AIM OF THE EXERCISE: Select each line where the word "link" appears.

DATA:
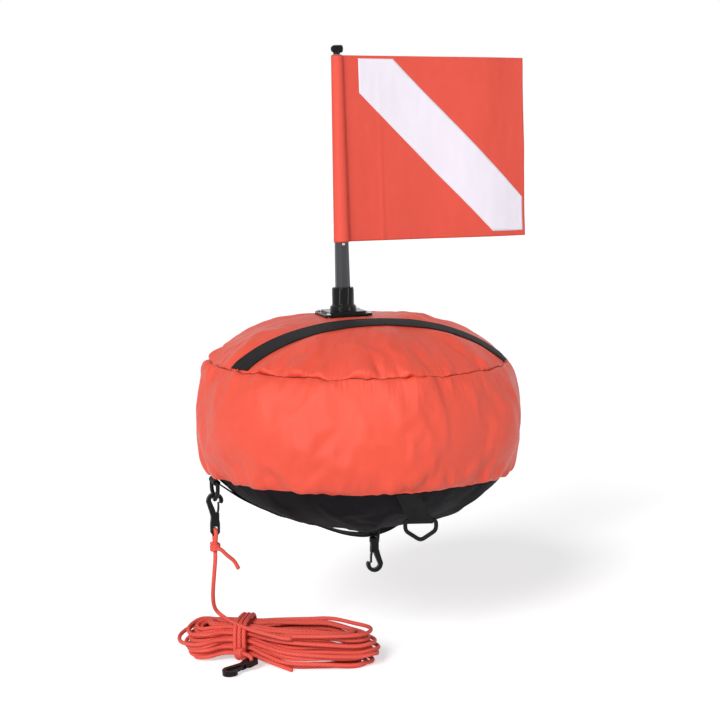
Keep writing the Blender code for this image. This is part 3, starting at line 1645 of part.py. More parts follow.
def hank_point(point):
    """One of the points of the hank's line, in the hank's own frame."""
    turns = loop_turns(point)
    step, level = hank_layer(turns - loop_turns(0))
    phase = math.tau * turns
    u = (HANK_HALF_LENGTH - step * HANK_LENGTH_STEP) * signed_power(math.cos(phase), HANK_END_POWER)
    side = signed_power(math.sin(phase), HANK_SIDE_POWER)
    open_v = (HANK_HALF_WIDTH - step * HANK_WIDTH_STEP) * side
    tied = waist_core()[0] - step * WAIST_STEP
    pull = waist(u)
    v = open_v * (1 - pull) + math.copysign(tied, side) * pull
    rise = LOBE_LAYER_STEP * (1 - pull) + WAIST_LAYER_STEP * pull
    return Vector((u, v, LINE_DIAMETER / 2 + waist_lift() * pull + level * rise))


def hank_line():
    frame = hank_frame()
    count = HANK_LOOPS * 2 * (len(HANK_HALF_LOOP_DEG) - 1)
    return [frame @ hank_point(point) for point in range(count + 1)]


def wrap_line():
    """The turns that tie the hank, as one helix round its waist."""
    half, rise = wrap_reach()
    middle = LINE_DIAMETER / 2 + rise
    frame = hank_frame()
    count = WRAP_TURNS * WRAP_TURN_POINTS
    points = []
    for step in range(count + 1):
        angle = math.tau * step / WRAP_TURN_POINTS - math.pi / 2
        u = -WAIST_SHIFT + WRAP_STEP * (step / WRAP_TURN_POINTS - WRAP_TURNS / 2)
        v = half * signed_power(math.cos(angle), WRAP_POWER)
        points.append(frame @ Vector((u, v, middle + rise * signed_power(math.sin(angle), WRAP_POWER))))
    return points


def least_gap(points, skip):
    """Smallest clear distance between a tube and itself, measured on its points and mid-points."""
    line = np.array([tuple(p) for p in points])
    fine = np.empty((2 * len(line) - 1, 3))
    fine[::2] = line
    fine[1::2] = (line[1:] + line[:-1]) / 2
    least = math.inf
    for index in range(len(fine) - 2 * skip):
        away = np.linalg.norm(fine[index + 2 * skip :] - fine[index], axis=1)
        least = min(least, float(away.min()))
    return least - LINE_DIAMETER


def lower_clip_frame():
    """The lower clip's own XZ plane is turned onto the floor and tilted up towards its eye."""
    tilt = math.radians(LOWER_CLIP_TILT_DEG)
    rise = HOOK_THICKNESS / 2 + CLEARANCE + HOOK_REACH * math.sin(tilt)
    place = Matrix.Translation((*LOWER_CLIP_PLACE, FLOOR_LEVEL + rise))
    heading = Matrix.Rotation(math.radians(LOWER_CLIP_HEADING_DEG + 90), 4, "Z")
    return place @ heading @ Matrix.Rotation(math.pi / 2 + tilt, 4, "X")


def make_lower_knot(parent):
    """The line's other end: a bight round the side bar of the clip's eye, and its knot."""
    radius = LINE_DIAMETER / 2
    hole = eye_hole_middle()
    over = HOOK_THICKNESS / 2 + radius + EYE_BAR_GAP
    beside = LOWER_EYE_WIDTH / 2 + radius + EYE_BAR_GAP
    knot_x = -LOWER_KNOT_DISTANCE
    bight = [
        (knot_x, LOWER_KNOT_RISE + radius / 2, hole),
        (-beside, over + radius / 4, hole),
        (-beside / 3, over, hole),
        (0, over / 2, hole),
        (0, -over / 2, hole),
        (-beside / 3, -over, hole),
        (-beside * 3 / 4, -over, hole),
        (-beside, -over / 3, hole),
        (knot_x, LOWER_KNOT_RISE - radius / 2, hole),
    ]
    line = swept("lower_knot", bight, radius, 8, rope_finish(), False, (0, 0, 1))
    outline = [
        (0, KNOT_HEIGHT / 2),
        (KNOT_RADIUS * KNOT_SHOULDER_SHARE, KNOT_HEIGHT / 2),
        (KNOT_RADIUS, KNOT_HEIGHT / 4),
        (KNOT_RADIUS, -KNOT_HEIGHT / 4),
        (KNOT_RADIUS * KNOT_SHOULDER_SHARE, -KNOT_HEIGHT / 2),
        (0, -KNOT_HEIGHT / 2),
    ]
    knot = turned("knot", outline, KNOT_SIDES, rope_finish())
    centre = Matrix.Translation((knot_x, LOWER_KNOT_RISE, hole))
    knot.data.transform(centre @ Matrix.Rotation(math.pi / 2, 4, "Y"))
    combine(line, knot, "UNION")
    run = [
        (knot_x, LOWER_KNOT_RISE, hole),
        (knot_x - LOWER_STRAND_REACH, LOWER_KNOT_RISE + radius / 2, hole - LOWER_STRAND_TURN),
    ]
    combine(line, swept("strand", run, radius, 8, rope_finish(), False, (0, 0, 1)), "UNION")
    return seat(line, parent)


def gate_matrix():
    foot_x, foot_z = gate_foot()
    return Matrix.Translation((foot_x, 0, foot_z))


def build_float():
    make_cover_top()
    make_cover_side()
    make_cover_bottom()
    make_bladder()
    valve = frame_empty("valve_frame", valve_frame())
    make_valve_body(valve)
    make_valve_plug(valve)
    make_top_strap()


def build_mast():
    lower = frame_empty("mast_frame", mast_frame())
    make_mast_socket(lower)
    make_backing_plate(lower)
    for number, (x, y) in enumerate(screw_places(), 1):
        make_flange_screw(f"flange_screw_{number}", x, y, lower)
        make_flange_nut(f"flange_nut_{number}", x, y, lower)
    make_mast(lower)
    make_stop_screw(lower)
    make_mast_cap(lower)
    swing = frame_empty("flag_swing_axis", Matrix.Rotation(math.radians(FLAG_TURN_DEG), 4, "Z"), lower)
    make_flag_cloth(swing)
    make_flag_stripe("flag_stripe_front", -1, swing)
    make_flag_stripe("flag_stripe_back", 1, swing)


def build_webbing():
    make_front_tab()
    turn = Matrix.Rotation(math.radians(FRONT_RING_HEADING_DEG), 4, "Z")
    front = frame_empty("front_ring_axis", Matrix.Translation(FRONT_RING_PLACE) @ turn)
    make_ring("front_ring", front)
    make_left_tab()
    make_keel_strap()


def build_bottom_hook():
    eye = frame_empty("hook_swing_axis", Matrix.Translation((HOOK_X, 0, hook_bar_height())))
    make_hook_eye(eye)
    swivel = frame_empty("hook_swivel_axis", Matrix(), eye)
    make_hook_body(swivel)
    foot_x, foot_z = gate_foot()
    drop = -hook_drop() - HOOK_BASE_HEIGHT / 2
    place = Matrix.Translation((-foot_x, 0, drop - foot_z)) @ Matrix.Rotation(math.pi, 4, "Y")
    make_gate("hook_gate", frame_empty("hook_gate_axis", place, swivel))


def build_tether():
    left = frame_empty("left_ring_axis", Matrix.Translation((LEFT_RING_X, 0, LEFT_RING_Z)))
    ring = make_ring("left_ring", left)
    ring.data.transform(Matrix.Rotation(math.pi / 2, 4, "Z"))
    base_height = upper_clip_height()
    clip = frame_empty("upper_clip_frame", Matrix.Translation((0, 0, base_height)), left)
    clip_body("upper_clip_body", UPPER_EYE_WIDTH, clip)
    make_gate("upper_clip_gate", frame_empty("upper_gate_axis", gate_matrix(), clip))
    make_tether_knot(left, base_height)
    cord_curve("tether_line", smooth_line(STANDING_ROUTE, TUBE_POINT_STEP), 2, rope_finish())
    hank = hank_line()
    cord_curve("tether_hank", hank, 1, rope_finish())
    wrap = wrap_line()
    cord_curve("tether_wrap", wrap, 1, rope_finish())
    print("least gap of the hank's line to itself, mm:", round(1000 * least_gap(hank, 3), 2))
    print("least gap of the wrap's line to itself, mm:", round(1000 * least_gap(wrap, 4), 2))
    lower = frame_empty("lower_clip_frame", lower_clip_frame())
    clip_body("lower_clip_body", LOWER_EYE_WIDTH, lower)
    make_gate("lower_clip_gate", frame_empty("lower_gate_axis", gate_matrix(), lower))
    make_lower_knot(lower)


def build():
    clear_scene()
    build_float()
    build_mast()
    build_webbing()
    build_bottom_hook()
    build_tether()


build()
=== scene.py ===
# %% [markdown]
# # Dive flag float
# The object is an inflated round float in a sewn orange and black cover. A mast with a flag
# stands on it, webbing and rings hang from it, and its spare line lies below in a tied hank.
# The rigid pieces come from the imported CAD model. This lesson gives every piece its finish
# and makes the soft pieces again: the cover, the flag, the webbing and the line.

import math
import random

import bpy
import numpy as np
from mathutils import Matrix, Vector, noise
from mathutils.bvhtree import BVHTree


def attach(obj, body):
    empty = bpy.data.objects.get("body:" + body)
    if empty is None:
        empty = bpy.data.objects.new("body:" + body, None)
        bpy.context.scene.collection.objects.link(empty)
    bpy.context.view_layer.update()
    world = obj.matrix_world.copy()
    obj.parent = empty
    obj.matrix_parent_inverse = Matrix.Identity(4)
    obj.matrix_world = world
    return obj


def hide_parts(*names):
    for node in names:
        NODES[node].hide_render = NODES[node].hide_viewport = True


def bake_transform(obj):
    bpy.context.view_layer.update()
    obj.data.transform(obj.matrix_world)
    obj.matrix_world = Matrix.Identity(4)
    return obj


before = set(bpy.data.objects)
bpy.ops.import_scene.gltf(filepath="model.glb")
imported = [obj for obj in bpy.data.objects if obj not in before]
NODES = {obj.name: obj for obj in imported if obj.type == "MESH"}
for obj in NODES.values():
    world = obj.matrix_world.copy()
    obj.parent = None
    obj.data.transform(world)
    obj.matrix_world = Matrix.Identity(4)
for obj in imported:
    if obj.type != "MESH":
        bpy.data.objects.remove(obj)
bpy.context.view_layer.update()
scene = bpy.context.scene

# %% [markdown]
# ## Camera
# The photograph looks slightly down on the float from its left front. The camera's turn and
# tilt come from the ellipse of the widest circle and from the sizes of the near and far pieces.

# %% Camera
IMAGE_SIDE = 720
FOCAL_PIXELS = 2000
SENSOR_WIDTH = 36
CAMERA_TURN = math.radians(-16)
CAMERA_TILT = math.radians(7.1)
CAMERA_DISTANCE = 3.19
CAMERA_HEIGHT = 0.474
CAMERA_SHIFT = 0.0024


def make_camera():
    data = bpy.data.cameras.new("camera")
    data.sensor_width = SENSOR_WIDTH
    data.lens = FOCAL_PIXELS * SENSOR_WIDTH / IMAGE_SIDE
    camera = bpy.data.objects.new("camera", data)
    scene.collection.objects.link(camera)
    right = Vector((math.cos(CAMERA_TURN), math.sin(CAMERA_TURN), 0))
    ahead = Vector((-math.sin(CAMERA_TURN), math.cos(CAMERA_TURN), 0))
    camera.location = Vector((0, 0, CAMERA_HEIGHT)) - ahead * CAMERA_DISTANCE + right * CAMERA_SHIFT
    camera.rotation_euler = (math.pi / 2 - CAMERA_TILT, 0, CAMERA_TURN)
    scene.camera = camera
    return camera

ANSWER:
        bpy.context.scene.collection.objects.link(empty)
    scene.collection.objects.link(camera)